En revanche, nous voyons de nos jours apparaître de nouvelles puissances susceptibles de remettre en cause non seulement la suprématie matérielle occidentale, mais encore sa suprématie morale et politique qui lui a permis, à travers des déclarations universelles et des assemblées permanentes, d’organiser le monde à l’intérieur d’un cadre normatif qui relève de sa propre vision du monde.
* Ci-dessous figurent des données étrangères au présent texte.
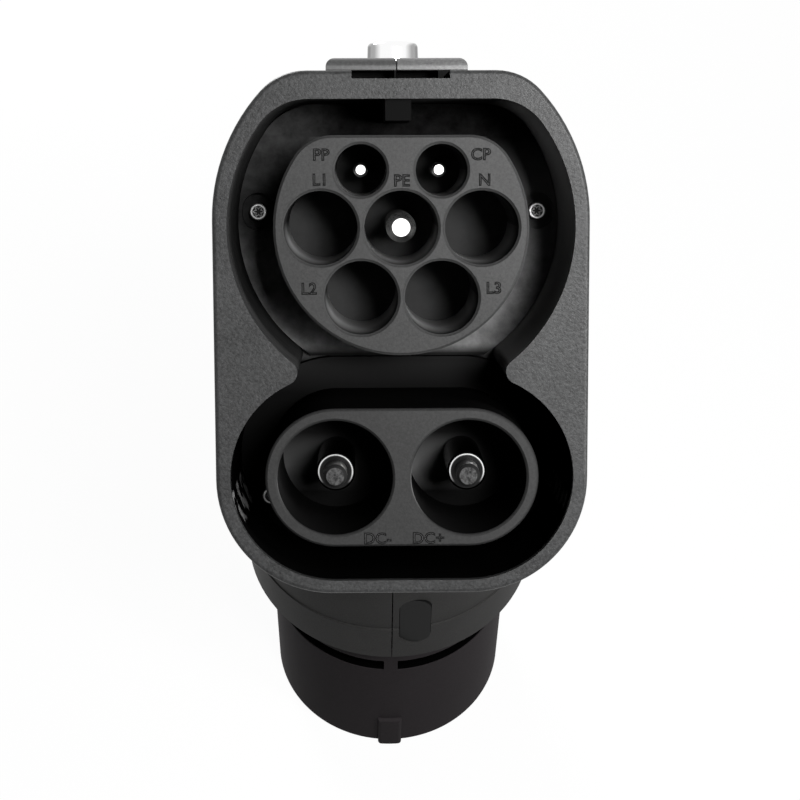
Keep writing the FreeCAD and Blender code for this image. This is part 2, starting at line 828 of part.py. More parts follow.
port_hole = obround("port_hole", "port_width", "port_tall", "through / 2", "-cuff_radius - through / 4")
inner_fittings = common("inner_fittings",
                        fuse("fittings", guide, *card_guides, *card_stops, *bosses, port_frame,
                             grip_rib),
                        outer_form)
hollow_form = cut("hollow_form", fuse("outside", outer_form, pad, cuff_soft), inner_form)
body_blank = fuse("body_blank", hollow_form, inner_fittings)
body_cut = carve("body_cut", body_blank, guide_bore, stem_bore, card_slot, port_hole, *pockets)
side_tools = []
for name, spot in boss_places:
    side_tools.append(cylinder(f"shank_hole_{name}", "shell_screw_radius + pilot_fit",
                               "shell_screw_length + pilot_spare + over",
                               "shell_screw_seat - shell_screw_length - pilot_spare",
                               str(spot.y), str(spot.z), "x"))
    side_tools.append(cylinder(f"head_hole_{name}", "shell_head_radius + shell_head_fit", "through",
                               "shell_screw_seat", str(spot.y), str(spot.z), "x"))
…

Ce défi devra être relevé, et sous cette perspective nouvelle, nous pourrions rappeler à l’Amérique une devise traduite de la Grèce ancienne, matrice de la civilisation européenne : « United we stand, divided we fall »[8].

[1] Ils sont revenus dans la guerre le 10 novembre, veille de l’Armistice, et n’en ont pas été punis, au contraire, ce sont avec les Serbes les plus grands bénéficiaires des annexions de l’après-guerre, passant de 138.000 à 295.000 kms².

[2] Lors d’une conférence de presse à l’Elysée le 15 mai 1962.

[3] Un domaine maritime se calcule sur la base des Zones liquides reconnues à la puissance possédant la terre émergée.

[4] Du monde bipolaire au triumvirat contesté : une vision de la géopolitique mondiale, Diploweb.com : la revue géopolitique, 6 mai 2012.

[5] C’est pourquoi la Chine déploie des efforts gigantesques, mais vains – c’est un autre sujet – pour augmenter la part terrestre de son commerce avec sa « Nouvelle route de la soie ».

[6] Sous-marin Nucléaire Lanceur d’Engins. Seuls quatre pays en possèdent qui sont indétectables : USA, Russie, France et GB.

[7] Etats-Unis, Russie, Grande-Bretagne et Chine.

[8] Unis, nous tenons ; divisés, nous tombons.